In the present action, it is not the waiver provision of § 1734 which appellants argue was not followed, but rather the waiver provisions of § 1731. Nevertheless, we find that the reasoning of Emig, supra, is controlling. Accordingly, we find that the lower court erred when it failed to determine whether Progressive complied with the requirements of § 1731 of the MVFRL before applying the conclusive presumption of § 1791.
Turning to the question of whether Progressive properly obtained appellants' rejection of underinsured motorists coverage, we must first review § 1731 of the MVFRL which, in pertinent part, provides:
(b) Uninsured motorist coverage. — Uninsured motorist coverage shall provide protection for persons who suffer injury arising out of the maintenance or use of a motor vehicle and are legally entitled to recover damages therefor from owners or operators of uninsured motor vehicles. The named insured shall be informed that he may reject uninsured motorist coverage by signing the following written rejection form:
REJECTION OF UNINSURED MOTORIST PROTECTION
By signing this waiver I am rejecting uninsured motorist coverage under this policy, for myself and all relatives residing in my household. Uninsured coverage protects me and relatives living in my household for losses and damages suffered if injury is caused by the negligence of a driver who does not have any insurance to pay for all losses and damages. I knowingly and voluntarily reject this coverage.
. . . . .
Signature of First Named Insured
. . . . .
Date
(c) Underinsured motorist coverage. — Underinsured motorist coverage shall provide protection for persons who suffer injury arising out of the maintenance or use of a motor vehicle and are legally entitled to recover damages therefor from owners or operators of underinsured motor vehicles. The named insured shall be informed that he may reject underinsured motorist coverage by signing the following written rejection form:
REJECTION OF UNDERINSURED MOTORIST PROTECTION
By signing this waiver I am rejecting underinsured motorist coverage under this policy, for myself and all relatives residing in my household. Underinsured coverage protects me and relatives living in my household for losses and damages suffered if injury is caused by the negligence of a driver who does not have enough insurance to pay for all losses and damages. I knowingly and voluntarily reject this coverage.
. . . . .
Signature of First Named Insured
. . . . .
Date
(c.1) Form of waiver. — Insurers shall print the rejections forms required by subsections (b) and (c) on separate sheets in prominent type and location. The forms must be signed by the first named insured and dated to be valid. The signatures on the forms may be witnessed by an insurance agent or broker. Any rejection form that does not specifically comply with this subsection is void. If the insurer fails to produce a valid rejection form, uninsured or underinsured coverage, or both, as the case may be, under the policy shall be equal to the bodily injury liability limits. On policies in which either uninsured or underinsured coverage has been rejected, the policy renewals must contain notice in prominent type that the policy does not provide protection against damages caused by uninsured or underinsured motorist. Any person who executes a waiver under subsection (b) or (c) shall be precluded from claiming liability of any person based upon inadequate information. (Emphasis added.)

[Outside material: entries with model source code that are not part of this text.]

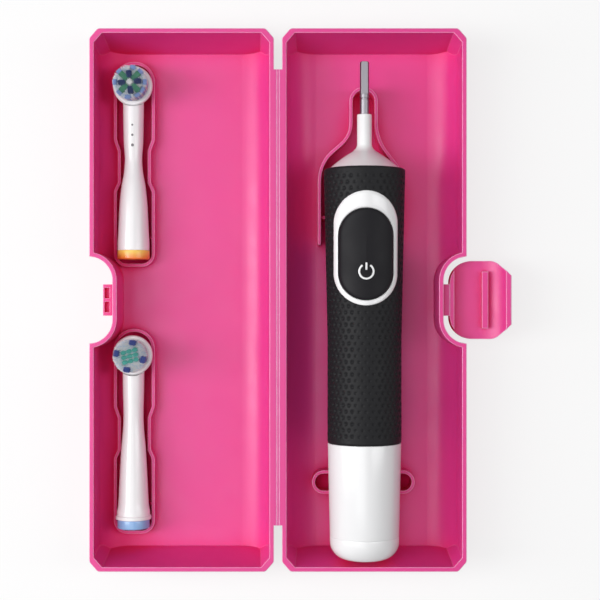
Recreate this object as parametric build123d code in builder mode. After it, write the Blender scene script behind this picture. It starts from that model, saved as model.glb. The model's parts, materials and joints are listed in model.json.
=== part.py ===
from build123d import *
from math import atan2, cos, degrees, hypot, pi, radians, sin, sqrt
import os

# A travel case for an electric toothbrush, moulded in one piece with a living hinge and lying open flat.
# Millimetres. Origin in the middle of the base shell's outer face, +Z up, +Y to the brush end.
# The base shell lies at +X of the hinge, the cover mirrors it at -X, and both open upwards.

# Case shells
case_width = 72.0
case_depth = 46.0
wall = 1.7
shoulder_radius = 13.0
end_lean = 5.0
side_lean = 1.0
corner_along = 3.8
corner_across = 3.3
corner_soft = 1.9
crease_radius = 1.0
rim_play = 0.1

# Case hinge
hinge_end_room = 17.0
hinge_middle_y = 1.0
flange_width = 1.1
flange_thickness = 1.2
web_width = 1.0
web_thickness = 0.5

# Latch recess in both rims, and the flap that fills it
recess_length = 34.0
recess_depth = 9.0
recess_radius = 9.4
flap_play = 1.5
flap_thickness = 1.8
flap_tip_corner = 7.2
flap_tip_round = 5.0
flap_foot_radius = 2.4
latch_web_reach = 2.8
latch_web_length = 12.4
latch_web_thickness = 0.4
latch_hinge_drop = 4.0

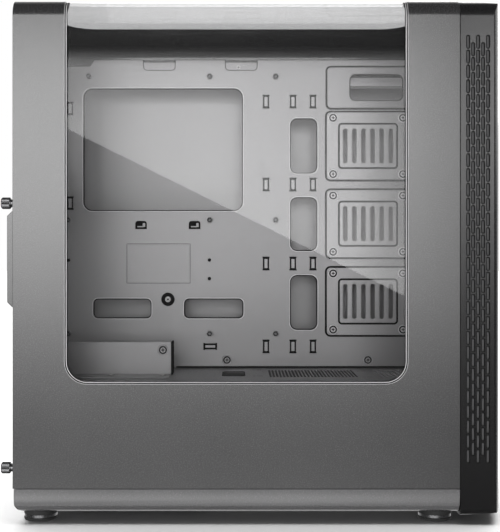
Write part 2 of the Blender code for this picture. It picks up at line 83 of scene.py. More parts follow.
class Nodes:
    """A material's node tree, with short calls to build it."""

    def __init__(self, name):
        self.material = bpy.data.materials.new(name)
        self.material.use_nodes = True
        self.tree = self.material.node_tree
        self.shader = self.tree.nodes["Principled BSDF"]
        self.output = self.tree.nodes["Material Output"]
        self.place = self.add("ShaderNodeTexCoord").outputs["Object"]

    def add(self, kind, **settings):
        node = self.tree.nodes.new(kind)
        for key, value in settings.items():
            if key in node.inputs:
                node.inputs[key].default_value = value
            else:
                setattr(node, key, value)
        return node

    def link(self, start, end):
        self.tree.links.new(start, end)

    def noise(self, scale, detail=2.0, rough=0.5, stretch=None):
        node = self.add("ShaderNodeTexNoise", Scale=scale, Detail=detail, Roughness=rough)
        start = self.place
        if stretch:
            mapping = self.add("ShaderNodeMapping", Scale=stretch)
            self.link(start, mapping.inputs["Vector"])
            start = mapping.outputs["Vector"]
        self.link(start, node.inputs["Vector"])
        return node.outputs["Fac"]

    def ramp(self, factor, low, high, start=0.35, end=0.65):
        """A value or colour that goes from low to high as factor goes from start to end."""
        node = self.add("ShaderNodeMapRange")
        for key, value in (("From Min", start), ("From Max", end), ("To Min", low), ("To Max", high)):
            node.inputs[key].default_value = value
        self.link(factor, node.inputs["Value"])
        return node.outputs["Result"]

    def mix(self, factor, low, high):
        node = self.add("ShaderNodeMix", data_type="RGBA")
        node.inputs[6].default_value = (*low, 1)
        node.inputs[7].default_value = (*high, 1)
        self.link(factor, node.inputs["Factor"])
        return node.outputs[2]

    def bump(self, height, strength, distance=0.0002, under=None):
        node = self.add("ShaderNodeBump", Strength=strength, Distance=distance)
        self.link(height, node.inputs["Height"])
        if under:
            self.link(under, node.inputs["Normal"])
        return node.outputs["Normal"]

    def set(self, **values):
        for key, value in values.items():
            self.shader.inputs[key.replace("_", " ")].default_value = value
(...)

Presently, it is undisputed that appellants signed rejections of uninsured and underinsured motorist protection which contained the language required by § 1731(b) and (c). Further, it is undisputed that these rejections were printed on the same sheet of paper. Thus, the waiver forms provided by Progressive failed to comply with § 1731(c.1) which require the rejections to be printed on separate sheets of paper. As provided by § 1731(c.1), "[a]ny rejection form that does not specifically comply with this subsection is void." (Emphasis added)
The consequence of Progressive's failure to provide valid rejection forms, though severe in the present case where it is clear from the record that appellants knowingly waived their underinsured coverage, is expressly mandated by § 1731(c.1) which provides: "If the insurer fails to produce a valid rejection form, uninsured or underinsured coverage, or both, as the case may be, under the policy shall be equal to the bodily injury liability limits." Accordingly, appellants are entitled to underinsurance coverage equal to their bodily injury liability limits. Cf., Emig, 664 A.2d at 568 ("As noted elsewhere in this opinion, we are required to construe the provisions of the MVFRL liberally in order to afford [the insured] the greatest possible coverage.") (collecting cases).
In sum, we find that the lower court erred when it applied the conclusive presumption of § 1791 of the MVFRL without first determining whether Progressive had complied with § 1731 of the MVFRL. Further, since Progressive failed to comply with § 1731, by statute, the insurer is required to provide appellants with underinsured (and uninsured) coverage equal to their bodily injury liability limits. Therefore, we are constrained to find that the lower court committed an error of law in granting summary judgment in favor of Progressive, when, by operation of law, appellants are entitled to underinsured motorist coverage. Accordingly, we remand for entry of judgment in favor of appellants.
Summary Judgment reversed. Case remanded for further proceedings in accordance with this opinion. Jurisdiction relinquished.